255 Pine Avenue North
Oldsmar, FL  34677
813-891-4774 Direct
813-416-4039 Cell
813-891-4712 Fax


-----Original Message-----
From: wireless-boun...@wispa.org [mailto:wireless-boun...@wispa.org] On
Behalf Of Tom DeReggi
Sent: Tuesday, September 28, 2010 5:26 PM
To: WISPA General List
Subject: Re: [WISPA] 11GHz fade margin

Marco,

In Maryland, to get 270mbps reliably, I try not to do any link in 11Ghz 
beyond 10 miles or so with 3ft dishes, to get 99.999%. Rain fade
calculated 
at about 18db fade in that situation. But still, in heaviest rain, I
dropped 
link a few times.

Obviously with lowest modulation, larger dishes, and lower 9
expectations, 
in dryer climates, you can go much much farther.
Using DragonWave's tool, with Greenville, TX rain data, 6ft dishes both 
sides, Highpower (19.5db), 40Mhz, model HC277, you show -42dbm with
about a 
17.5db fade margin, listing 99.978% uptime. (Trango's APEX or GIGAPLUS 
probably does as far if not farther, I just didn't have the Trango tool 
handy while writing this)

My point here is, your link has 17db rain margin for a 27mile link in an

area with a higher rain rate (I think around 66mm/hr), accomplishing a
lower 
fade margin than I have for my 10 mile links here in Maryland where the
rain 
rate might be around 48mm/hr.  So... same fade margin, but your link
three 
times longer. Your link will likely drop much more frequently.  But will
it? 
There is a misconception that a link three times longer could have three

times the fade, which is not true, because the rain causing the fade
rarely 
covers a wide area. For example, the rain storm might just be raining
over 
one mile of the path, regardless of the length of the path. What is a 
critical factor is the direction of your link, and the likeliness of
whether 
the Rain storm would just cross your link path once (moving
perpandicular), 
or whether rain storm likely would travel along the path of your link in

parallel. If the storm followed the path of your link, moving 1 mile at
a 
time along the path from one end to the other, the duration in which the

rain storm would effect your path would be much longer.  So not only is
it 
useful to predict the heaviest rain and duration in an area, but also
the 
directions storms likely move.

That was a mistake I made... I have a backhaul three cell sites in a row
10 
miles apart, and almost always when a storm comes through, it hits each
and 
every one of the three tower one at a time after each other, as the
storm 
migrates. Thus, if a storm causes an outage it causes it three times,
once 
for each link it hits.  If my towers were aligned perpandicutlar, I'd
have 
one third the amount of outages or downtime.

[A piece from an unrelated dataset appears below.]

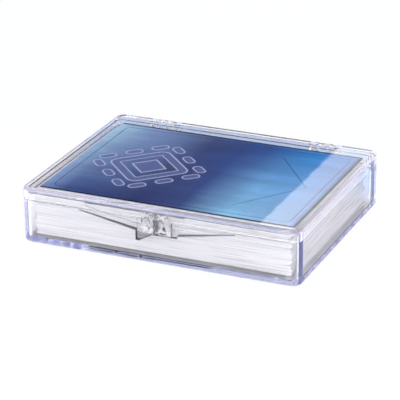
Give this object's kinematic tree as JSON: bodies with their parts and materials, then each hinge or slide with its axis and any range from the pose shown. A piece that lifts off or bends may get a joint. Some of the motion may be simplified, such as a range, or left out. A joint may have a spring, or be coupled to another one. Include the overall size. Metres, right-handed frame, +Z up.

So yes, the 27mile link can be accomplished with 11Ghz. But yes, you
will 
have some downtime, and you need to deside if that can be tolerated for
the 
link's pupose. At Full modulation the tool says 728min of outages.
You'll 
have to rely on adaptive modulation, and the lower modulations speeds
during 
rain and fade. At 100mbps it has 37db fade margine, the downtime drops
to 
only 40min/yr, (99.997%) which is way more acceptable.

You can do some calcs and see that if you changed the design to be three
19 
mile hops, and the uptime would go down to only 11 min/yr w/ adaptive 
modulation down to100mb. But then, you'd have 1/3 more expense.

I guess this boils down to whether your need of capacity versus uptime
is 
more important. a 100mbps 5.8Ghz or 6Ghz link will have much better
uptime 
at 27miles.
If you need higher capacity, then 11Ghz will give it to you, most of the

time 99.97% of it, but you'll have some occassional down time.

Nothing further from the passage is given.